- EXERCISE TASK:
Only one stretch of the data below should be repeated: the lines from the line containing "Write part 2" through the line containing "return quads", inclusive, exactly as they are.

+++

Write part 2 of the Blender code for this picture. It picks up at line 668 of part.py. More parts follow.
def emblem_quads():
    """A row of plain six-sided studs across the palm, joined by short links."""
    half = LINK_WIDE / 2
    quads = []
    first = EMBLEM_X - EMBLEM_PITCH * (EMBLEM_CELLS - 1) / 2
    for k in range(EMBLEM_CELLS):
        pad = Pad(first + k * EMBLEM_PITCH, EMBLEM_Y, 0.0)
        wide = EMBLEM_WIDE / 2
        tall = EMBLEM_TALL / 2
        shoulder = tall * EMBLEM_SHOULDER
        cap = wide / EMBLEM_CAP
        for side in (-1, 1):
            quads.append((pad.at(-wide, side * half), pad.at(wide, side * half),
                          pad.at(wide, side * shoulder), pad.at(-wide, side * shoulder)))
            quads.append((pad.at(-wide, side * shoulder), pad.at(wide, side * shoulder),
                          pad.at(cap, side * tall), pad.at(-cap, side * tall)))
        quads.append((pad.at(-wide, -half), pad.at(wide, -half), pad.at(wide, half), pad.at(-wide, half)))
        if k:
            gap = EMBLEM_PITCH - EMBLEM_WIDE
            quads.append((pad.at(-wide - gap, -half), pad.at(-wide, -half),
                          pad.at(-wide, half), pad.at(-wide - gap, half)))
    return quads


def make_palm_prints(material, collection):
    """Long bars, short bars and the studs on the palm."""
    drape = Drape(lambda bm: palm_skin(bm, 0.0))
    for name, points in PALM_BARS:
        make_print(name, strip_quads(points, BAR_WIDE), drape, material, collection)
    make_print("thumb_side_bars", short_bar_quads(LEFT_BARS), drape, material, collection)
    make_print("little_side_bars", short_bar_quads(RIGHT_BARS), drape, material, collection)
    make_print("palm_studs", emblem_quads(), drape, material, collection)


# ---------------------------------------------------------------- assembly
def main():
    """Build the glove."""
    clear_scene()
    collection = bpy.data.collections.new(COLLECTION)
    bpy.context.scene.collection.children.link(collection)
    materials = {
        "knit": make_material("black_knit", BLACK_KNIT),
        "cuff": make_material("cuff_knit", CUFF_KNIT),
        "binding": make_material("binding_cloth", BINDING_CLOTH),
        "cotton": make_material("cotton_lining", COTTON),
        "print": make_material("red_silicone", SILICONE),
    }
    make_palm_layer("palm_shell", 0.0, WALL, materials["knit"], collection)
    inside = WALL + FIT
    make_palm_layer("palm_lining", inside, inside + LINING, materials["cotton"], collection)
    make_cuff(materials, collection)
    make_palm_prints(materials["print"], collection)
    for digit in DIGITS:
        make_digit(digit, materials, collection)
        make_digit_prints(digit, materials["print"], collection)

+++

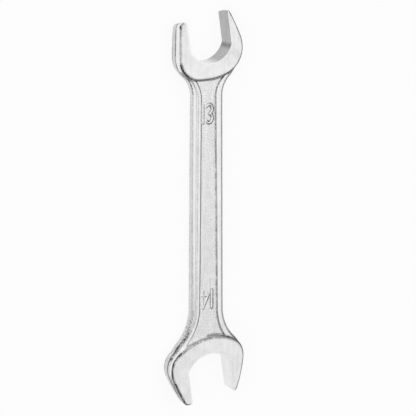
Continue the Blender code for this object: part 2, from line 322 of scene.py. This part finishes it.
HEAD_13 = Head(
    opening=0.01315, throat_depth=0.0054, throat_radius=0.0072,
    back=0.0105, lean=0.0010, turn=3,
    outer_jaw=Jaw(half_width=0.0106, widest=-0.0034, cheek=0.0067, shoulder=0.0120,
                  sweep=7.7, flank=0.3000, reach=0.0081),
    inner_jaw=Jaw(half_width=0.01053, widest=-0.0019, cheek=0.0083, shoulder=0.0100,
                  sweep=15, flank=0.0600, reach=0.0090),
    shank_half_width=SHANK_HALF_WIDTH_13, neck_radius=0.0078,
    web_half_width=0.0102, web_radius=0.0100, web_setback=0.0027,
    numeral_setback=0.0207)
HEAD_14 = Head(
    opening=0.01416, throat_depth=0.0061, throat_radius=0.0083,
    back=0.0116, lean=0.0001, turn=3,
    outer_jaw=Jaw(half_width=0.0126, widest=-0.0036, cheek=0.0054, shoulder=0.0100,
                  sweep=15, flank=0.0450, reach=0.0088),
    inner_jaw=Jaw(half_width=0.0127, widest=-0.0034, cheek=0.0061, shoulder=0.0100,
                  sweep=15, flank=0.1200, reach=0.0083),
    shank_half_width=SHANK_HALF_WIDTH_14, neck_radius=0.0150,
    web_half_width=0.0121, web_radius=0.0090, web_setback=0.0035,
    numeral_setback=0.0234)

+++

- CORRECT ANSWER:
Write part 2 of the Blender code for this picture. It picks up at line 668 of part.py. More parts follow.
def emblem_quads():
    """A row of plain six-sided studs across the palm, joined by short links."""
    half = LINK_WIDE / 2
    quads = []
    first = EMBLEM_X - EMBLEM_PITCH * (EMBLEM_CELLS - 1) / 2
    for k in range(EMBLEM_CELLS):
        pad = Pad(first + k * EMBLEM_PITCH, EMBLEM_Y, 0.0)
        wide = EMBLEM_WIDE / 2
        tall = EMBLEM_TALL / 2
        shoulder = tall * EMBLEM_SHOULDER
        cap = wide / EMBLEM_CAP
        for side in (-1, 1):
            quads.append((pad.at(-wide, side * half), pad.at(wide, side * half),
                          pad.at(wide, side * shoulder), pad.at(-wide, side * shoulder)))
            quads.append((pad.at(-wide, side * shoulder), pad.at(wide, side * shoulder),
                          pad.at(cap, side * tall), pad.at(-cap, side * tall)))
        quads.append((pad.at(-wide, -half), pad.at(wide, -half), pad.at(wide, half), pad.at(-wide, half)))
        if k:
            gap = EMBLEM_PITCH - EMBLEM_WIDE
            quads.append((pad.at(-wide - gap, -half), pad.at(-wide, -half),
                          pad.at(-wide, half), pad.at(-wide - gap, half)))
    return quads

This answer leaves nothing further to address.